If you had both, it might look like flux proxy jobid:$JOBID_OF_ALLOCATION flux bcast $JOBID_OF_TARGET_JOB ... (or Jim's tar/exec line instead of flux bcast) but I will let other Flux developers chime in.

ardangelo commented 2 years ago

It makes sense that they would need to at least be in an allocation to access the Flux API.

If the user is running in another allocation, the job ID of that allocation should be available somewhere in the Flux API, right? So I'm thinking the workflow would be

ardangelo commented 2 years ago

Redirecting input via flux exec works in the shell, but when launched inside CTI, I'm getting the errors

2022-09-15T14:06:03.224712Z broker.err[0]: channel buffer error: rank = 0 pid = 13014, stream = stdin, len = 1048576: Success
flux-exec: Error: rank 0: cat: Value too large for defined data type
2022-09-15T14:06:03.255490Z broker.err[0]: server_write_cb: lookup_pid: No such file or directory

I'm using Flux 0.40.0-15, it happens with cat, sed, and a minimal C program that redirects input. Haven't seen this before in CTI when launching other programs, but it could be something with the input redirection.

jameshcorbett commented 1 year ago

See also https://github.com/flux-framework/flux-core/issues/4807 and https://github.com/flux-framework/flux-core/pull/4789

ardangelo commented 1 year ago

Thanks for the update on that. So for CTI, we would ship a file to somewhere accessible from the rank 0 broker, then use flux filemap to make it accessible, and flux filemap get on the other ranks?

garlick commented 1 year ago

That's essentially it.

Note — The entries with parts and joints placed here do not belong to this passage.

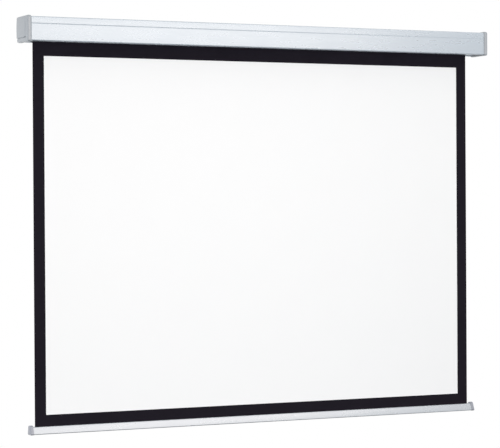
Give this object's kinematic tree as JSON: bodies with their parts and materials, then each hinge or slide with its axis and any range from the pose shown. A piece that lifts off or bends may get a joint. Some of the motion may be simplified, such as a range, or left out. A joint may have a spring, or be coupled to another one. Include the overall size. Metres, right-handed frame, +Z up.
{
  "type": "pull down projector screen",
  "caption": "Wall projection screen: a slim metal case with a spring roller, black-bordered white cloth, and a weighted bottom bar that is pulled down by hand.",
  "frame": {"origin": "centre of the case's flat back face, on the wall plane, halfway up the case", "axes": "+X along the case towards the locking end, +Y into the wall, +Z up"},
  "size_m": [1.7756, 0.0977, 1.3924],
  "materials": {
    "case_metal": "satin white paint on aluminium",
    "cap_plastic": "light grey moulded plastic",
    "steel": "zinc-plated steel",
    "dark_steel": "oiled spring steel",
    "plug_plastic": "black moulded plastic",
    "white_coat": "matt white viewing surface",
    "black_cloth": "matt black coated cloth",
    "bar_metal": "satin white paint on aluminium",
    "bar_cap_plastic": "grey moulded plastic"
  },
  "bodies": {
    "housing": {"case_shell": "case_metal", "end_cap_left": "cap_plastic", "end_cap_right": "cap_plastic", "end_plate_left": "steel", "end_plate_right": "steel", "plate_screw_left_bottom_front": "steel", "plate_screw_left_bottom_back": "steel", "plate_screw_left_top_back": "steel", "plate_screw_left_top_front": "steel", "plate_screw_right_bottom_front": "steel", "plate_screw_right_bottom_back": "steel", "plate_screw_right_top_back": "steel", "plate_screw_right_top_front": "steel", "screen_cloth": "black_cloth", "picture_coat": "white_coat", "idle_bush": "plug_plastic", "spring_rod": "steel", "tang_seat": "dark_steel", "notched_hub": "dark_steel", "rod_clip": "dark_steel", "spring_collar": "steel"},
    "bottom_bar": {"bar_profile": "bar_metal", "hem_band": "black_cloth", "hem_rod": "steel", "bar_cap_left": "bar_cap_plastic", "bar_cap_right": "bar_cap_plastic"},
    "roller": {"roller_tube": "steel", "wound_cloth": "black_cloth", "idle_plug": "plug_plastic", "idle_pin": "steel", "drive_plug": "plug_plastic", "torsion_spring": "dark_steel", "inner_bush": "plug_plastic", "pawl_pin_a": "steel", "pawl_pin_b": "steel"},
    "upper_pawl": {"pawl_a": "dark_steel"},
    "lower_pawl": {"pawl_b": "dark_steel"}
  },
  "joints": [
    {"name": "screen_pull", "type": "slide", "parent": "housing", "child": "bottom_bar", "axis": [0, 0, 1], "range_m": [0, 1.275], "deforming": ["screen_cloth", "picture_coat"]},
    {"name": "roller_spin", "type": "hinge", "parent": "housing", "child": "roller", "pos_m": [0, -0.04, 0], "axis": [1, 0, 0], "range_deg": [0, 2701]},
    {"name": "upper_pawl_swing", "type": "hinge", "parent": "roller", "child": "upper_pawl", "pos_m": [0.8557, -0.04, 0.0175], "axis": [1, 0, 0], "range_deg": [0, 20]},
    {"name": "lower_pawl_swing", "type": "hinge", "parent": "roller", "child": "lower_pawl", "pos_m": [0.8557, -0.04, -0.0175], "axis": [1, 0, 0], "range_deg": [0, 20]}
  ],
  "couplings": [
    {"joint": "roller_spin", "follows": "screen_pull", "rad_per_m": 36.96}
  ]
}
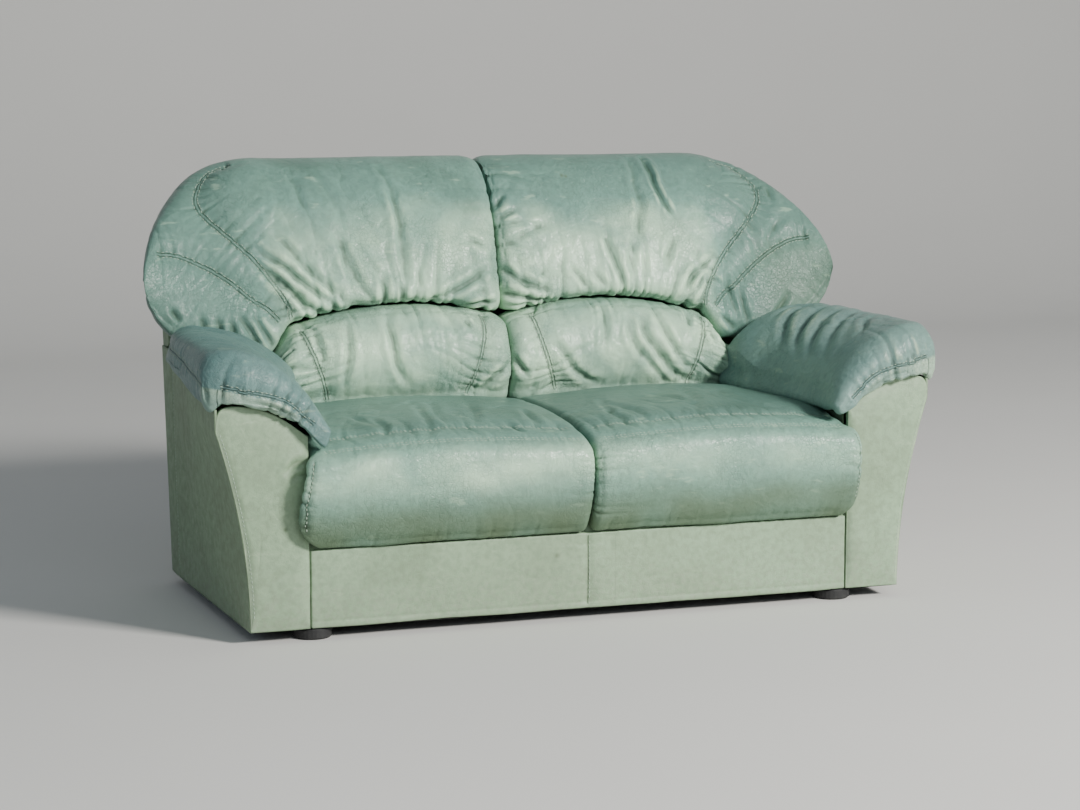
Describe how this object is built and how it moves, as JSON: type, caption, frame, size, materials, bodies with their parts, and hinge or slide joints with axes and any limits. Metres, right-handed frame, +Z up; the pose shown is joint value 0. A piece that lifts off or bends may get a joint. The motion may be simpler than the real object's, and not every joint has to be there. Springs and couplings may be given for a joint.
{
  "type": "two-seat leather sofa",
  "caption": "Worn sage-green leather loveseat with padded wings, lumbar rolls, pillow arm pads and overhanging seat fronts on squat round feet.",
  "frame": {"origin": "on the floor, under the middle of the sofa", "axes": "+Z up, the sitter faces -Y, +X is on the right of someone facing the front"},
  "size_m": [1.68, 0.948, 0.948],
  "materials": {
    "cushion_leather": "worn satin sage-green leather, polished paler where it is sat on and darker in the creases",
    "pad_leather": "worn satin leather, darker and bluer green than the seats",
    "panel_vinyl": "smoother, paler grey-green coated cover with faint stains and scuffs",
    "dust_cloth": "matt black non-woven cloth",
    "frame_wood": "bare pine and plywood",
    "spring_steel": "dull drawn steel wire",
    "webbing": "grey woven elastic",
    "foot_plastic": "black moulded plastic",
    "screw_steel": "zinc-plated steel"
  },
  "bodies": {
    "root": {"seat_cushion_left": "cushion_leather", "seat_cushion_right": "cushion_leather", "lumbar_cushion_left": "cushion_leather", "lumbar_cushion_right": "cushion_leather", "back_cushion_left": "cushion_leather", "back_cushion_right": "cushion_leather", "arm_pad_left": "pad_leather", "arm_pad_right": "pad_leather", "arm_front_panel_left": "panel_vinyl", "arm_front_panel_right": "panel_vinyl", "arm_outer_panel_left": "panel_vinyl", "arm_outer_panel_right": "panel_vinyl", "arm_inner_panel_left": "panel_vinyl", "arm_inner_panel_right": "panel_vinyl", "back_side_panel_left": "panel_vinyl", "back_side_panel_right": "panel_vinyl", "side_rail_left": "frame_wood", "side_rail_right": "frame_wood", "arm_front_board_left": "frame_wood", "arm_front_board_right": "frame_wood", "arm_top_rail_left": "frame_wood", "arm_top_rail_right": "frame_wood", "arm_rear_post_left": "frame_wood", "arm_rear_post_right": "frame_wood", "wing_board_left": "frame_wood", "wing_board_right": "frame_wood", "front_apron": "panel_vinyl", "back_outer_panel": "panel_vinyl", "dust_cover": "dust_cloth", "front_rail": "frame_wood", "rear_rail": "frame_wood", "centre_rail": "frame_wood", "lumbar_rail": "frame_wood", "back_top_rail": "frame_wood", "back_post_left": "frame_wood", "back_post_centre": "frame_wood", "back_post_right": "frame_wood", "seat_spring_1": "spring_steel", "seat_spring_2": "spring_steel", "seat_spring_3": "spring_steel", "seat_spring_4": "spring_steel", "seat_spring_5": "spring_steel", "seat_spring_6": "spring_steel", "back_strap_1": "webbing", "back_strap_2": "webbing", "back_strap_3": "webbing", "back_strap_4": "webbing", "corner_block_front_left": "frame_wood", "foot_front_left": "foot_plastic", "foot_screw_front_left": "screw_steel", "corner_block_front_right": "frame_wood", "foot_front_right": "foot_plastic", "foot_screw_front_right": "screw_steel", "corner_block_rear_left": "frame_wood", "foot_rear_left": "foot_plastic", "foot_screw_rear_left": "screw_steel", "corner_block_rear_right": "frame_wood", "foot_rear_right": "foot_plastic", "foot_screw_rear_right": "screw_steel"}
  },
  "joints": []
}
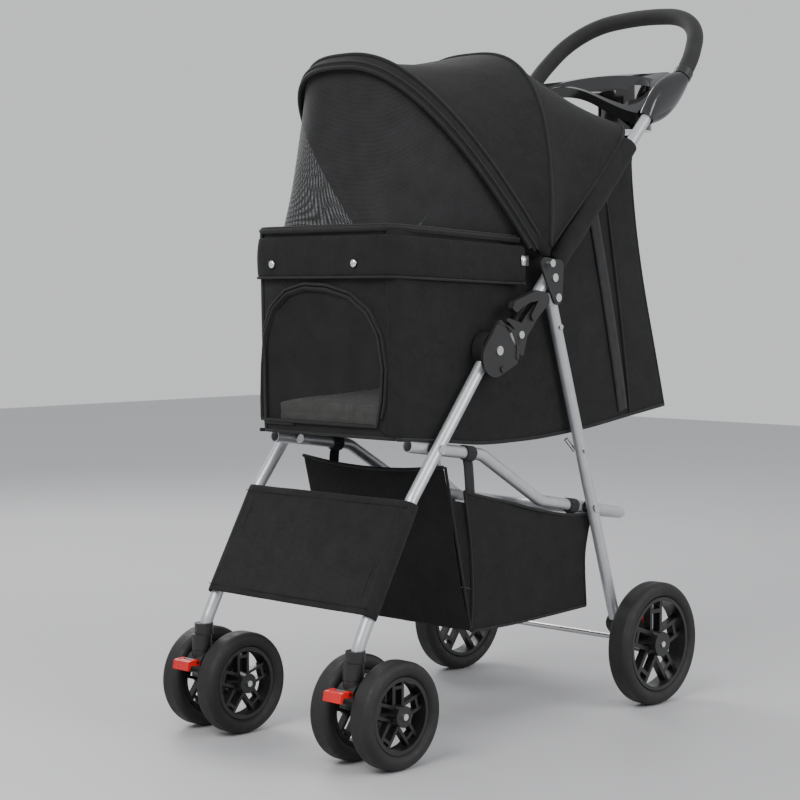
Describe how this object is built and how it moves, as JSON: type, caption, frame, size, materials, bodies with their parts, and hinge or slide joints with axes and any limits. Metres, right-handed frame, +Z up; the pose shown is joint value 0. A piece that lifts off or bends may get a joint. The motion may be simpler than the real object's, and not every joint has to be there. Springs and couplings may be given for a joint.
{
  "type": "pet stroller",
  "caption": "Folding pet stroller: steel tube frame on wheels, soft zip cabin with arched hood and mesh window, lower basket, foam handle and cup tray.",
  "frame": {"origin": "on the floor, under the middle of the stroller's bounding box", "axes": "+X to the stroller's left side, -Y the way it rolls, +Z up"},
  "size_m": [0.4, 0.8048, 0.9971],
  "materials": {
    "grey_tube": "satin grey powder coat",
    "bright_steel": "zinc plated",
    "black_fabric": "woven polyester",
    "black_mesh": "open mesh",
    "black_foam": "closed-cell foam",
    "gloss_black_plastic": "gloss",
    "mat_fleece": "soft pile",
    "board": "fabric-covered board",
    "tyre": "matte",
    "red_plastic": "semi-gloss",
    "black_plastic": "fine texture"
  },
  "bodies": {
    "front_frame": {"front_leg_left": "grey_tube", "front_leg_right": "grey_tube", "front_frame_pins": "bright_steel", "latch_lower_covers": "black_plastic", "caster_sockets": "black_plastic", "footrest_panel": "black_fabric", "cabin_bag": "black_fabric", "front_door": "black_mesh", "rim_bar": "bright_steel"},
    "upper_frame": {"upper_tube_left": "grey_tube", "upper_tube_right": "grey_tube", "hinge_plates": "bright_steel", "latch_upper_covers": "black_plastic", "side_brackets": "black_plastic", "upper_frame_rivets": "bright_steel", "handle_bow": "grey_tube", "handle_grip": "black_foam", "handle_collars": "black_plastic", "parent_tray": "gloss_black_plastic", "hood_rear_panel": "black_fabric"},
    "hood_middle": {"middle_bow": "bright_steel"},
    "hood_front": {"front_bow": "bright_steel", "hood_front_panel": "black_fabric", "hood_window": "black_mesh"},
    "rear_frame": {"rear_leg_left": "grey_tube", "rear_leg_right": "grey_tube", "rear_frame_pins": "bright_steel", "rear_axle": "bright_steel", "brake_housings": "black_plastic", "floor_bar_ends": "bright_steel", "rear_leg_bolts": "bright_steel"},
    "link_frame": {"link_tube": "grey_tube", "link_spacers": "black_plastic", "basket": "black_fabric", "basket_straps": "black_fabric"},
    "floor_panel": {"floor_board": "board", "mat": "mat_fleece"},
    "latch_trigger_left": {"latch_trigger_left": "black_plastic"},
    "latch_trigger_right": {"latch_trigger_right": "black_plastic"},
    "caster_left": {"caster_fork_left": "black_plastic", "caster_axle_left": "bright_steel"},
    "swivel_lock_left": {"swivel_lock_left": "red_plastic"},
    "front_wheel_left_outer": {"front_tyre_left_outer": "tyre", "front_rim_left_outer": "black_plastic"},
    "front_wheel_left_inner": {"front_tyre_left_inner": "tyre", "front_rim_left_inner": "black_plastic"},
    "caster_right": {"caster_fork_right": "black_plastic", "caster_axle_right": "bright_steel"},
    "swivel_lock_right": {"swivel_lock_right": "red_plastic"},
    "front_wheel_right_outer": {"front_tyre_right_outer": "tyre", "front_rim_right_outer": "black_plastic"},
    "front_wheel_right_inner": {"front_tyre_right_inner": "tyre", "front_rim_right_inner": "black_plastic"},
    "rear_wheel_left": {"rear_tyre_left": "tyre", "rear_rim_left": "black_plastic"},
    "brake_pedal_left": {"brake_pedal_left": "red_plastic"},
    "rear_wheel_right": {"rear_tyre_right": "tyre", "rear_rim_right": "black_plastic"},
    "brake_pedal_right": {"brake_pedal_right": "red_plastic"}
  },
  "joints": [
    {"name": "frame_fold", "type": "hinge", "parent": "front_frame", "child": "upper_frame", "pos_m": [0, -0.1235, 0.498], "axis": [1, 0, 0], "range_deg": [0, 180], "deforming": ["cabin_bag", "front_door", "rim_bar", "hood_window", "hood_front_panel", "hood_rear_panel", "basket_straps"]},
    {"name": "rear_leg_hinge", "type": "hinge", "parent": "upper_frame", "child": "rear_frame", "pos_m": [0, -0.0005, 0.565], "axis": [1, 0, 0], "range_deg": [-61.5, 0]},
    {"name": "link_hinge", "type": "hinge", "parent": "front_frame", "child": "link_frame", "pos_m": [0, -0.2207, 0.377], "axis": [1, 0, 0], "range_deg": [0, 74]},
    {"name": "floor_hinge", "type": "hinge", "parent": "front_frame", "child": "floor_panel", "pos_m": [0, -0.2207, 0.377], "axis": [1, 0, 0], "range_deg": [0, 57]},
    {"name": "middle_bow_hinge", "type": "hinge", "parent": "upper_frame", "child": "hood_middle", "pos_m": [0, -0.0225, 0.61], "axis": [1, 0, 0], "range_deg": [-42.5, 0]},
    {"name": "front_bow_hinge", "type": "hinge", "parent": "hood_middle", "child": "hood_front", "pos_m": [0, -0.0225, 0.61], "axis": [1, 0, 0], "range_deg": [-39.4, 0]},
    {"name": "latch_slide_left", "type": "slide", "parent": "upper_frame", "child": "latch_trigger_left", "axis": [0, 0.698, 0.716], "range_m": [0, 0.01], "stiffness_N_per_m": 400, "springref_m": -0.004},
    {"name": "latch_slide_right", "type": "slide", "parent": "upper_frame", "child": "latch_trigger_right", "axis": [0, 0.698, 0.716], "range_m": [0, 0.01], "stiffness_N_per_m": 400, "springref_m": -0.004},
    {"name": "caster_swivel_left", "type": "hinge", "parent": "front_frame", "child": "caster_left", "pos_m": [0.139, -0.3695, 0.115], "axis": [0, 0, 1], "continuous": true},
    {"name": "swivel_lock_lever_left", "type": "hinge", "parent": "caster_left", "child": "swivel_lock_left", "pos_m": [0.139, -0.3895, 0.0965], "axis": [1, 0, 0], "range_deg": [0, 20]},
    {"name": "front_wheel_spin_left_outer", "type": "hinge", "parent": "caster_left", "child": "front_wheel_left_outer", "pos_m": [0.173, -0.3325, 0.066], "axis": [1, 0, 0], "continuous": true},
    {"name": "front_wheel_spin_left_inner", "type": "hinge", "parent": "caster_left", "child": "front_wheel_left_inner", "pos_m": [0.105, -0.3325, 0.066], "axis": [1, 0, 0], "continuous": true},
    {"name": "caster_swivel_right", "type": "hinge", "parent": "front_frame", "child": "caster_right", "pos_m": [-0.139, -0.3695, 0.115], "axis": [0, 0, 1], "continuous": true},
    {"name": "swivel_lock_lever_right", "type": "hinge", "parent": "caster_right", "child": "swivel_lock_right", "pos_m": [-0.139, -0.3895, 0.0965], "axis": [1, 0, 0], "range_deg": [0, 20]},
    {"name": "front_wheel_spin_right_outer", "type": "hinge", "parent": "caster_right", "child": "front_wheel_right_outer", "pos_m": [-0.173, -0.3325, 0.066], "axis": [1, 0, 0], "continuous": true},
    {"name": "front_wheel_spin_right_inner", "type": "hinge", "parent": "caster_right", "child": "front_wheel_right_inner", "pos_m": [-0.105, -0.3325, 0.066], "axis": [1, 0, 0], "continuous": true},
    {"name": "rear_wheel_spin_left", "type": "hinge", "parent": "rear_frame", "child": "rear_wheel_left", "pos_m": [0.181, 0.1775, 0.085], "axis": [1, 0, 0], "continuous": true},
    {"name": "brake_pedal_tilt_left", "type": "hinge", "parent": "rear_frame", "child": "brake_pedal_left", "pos_m": [0.148, 0.187, 0.112], "axis": [1, 0, 0], "range_deg": [-20, 0]},
    {"name": "rear_wheel_spin_right", "type": "hinge", "parent": "rear_frame", "child": "rear_wheel_right", "pos_m": [-0.181, 0.1775, 0.085], "axis": [1, 0, 0], "continuous": true},
    {"name": "brake_pedal_tilt_right", "type": "hinge", "parent": "rear_frame", "child": "brake_pedal_right", "pos_m": [-0.148, 0.187, 0.112], "axis": [1, 0, 0], "range_deg": [-20, 0]}
  ],
  "couplings": [
    {"joint": "rear_leg_hinge", "follows": "frame_fold", "ratio": -0.341},
    {"joint": "link_hinge", "follows": "frame_fold", "ratio": 0.41},
    {"joint": "floor_hinge", "follows": "frame_fold", "ratio": 0.315},
    {"joint": "middle_bow_hinge", "follows": "frame_fold", "ratio": -0.2361},
    {"joint": "front_bow_hinge", "follows": "frame_fold", "ratio": -0.2188}
  ]
}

The rank 0 broker in this case is the first node of the batch/alloc job, whcih is a flux instance owned by the user. It's not necessary to use flux filemap get directly. If preferred, there's a shell option that can be used with flux run or flux submit that would fetch file(s) on each rank of a job within the batch job.

There are a couple examples at the bottom of the man page for flux-filemap(1).

garlick commented 7 months ago

flux-filemap was replaced with flux-archive which no longer has the rank 0 constraint. Cray is aware of the change and is presumably reworking the CTI implementation for flux. Closing this.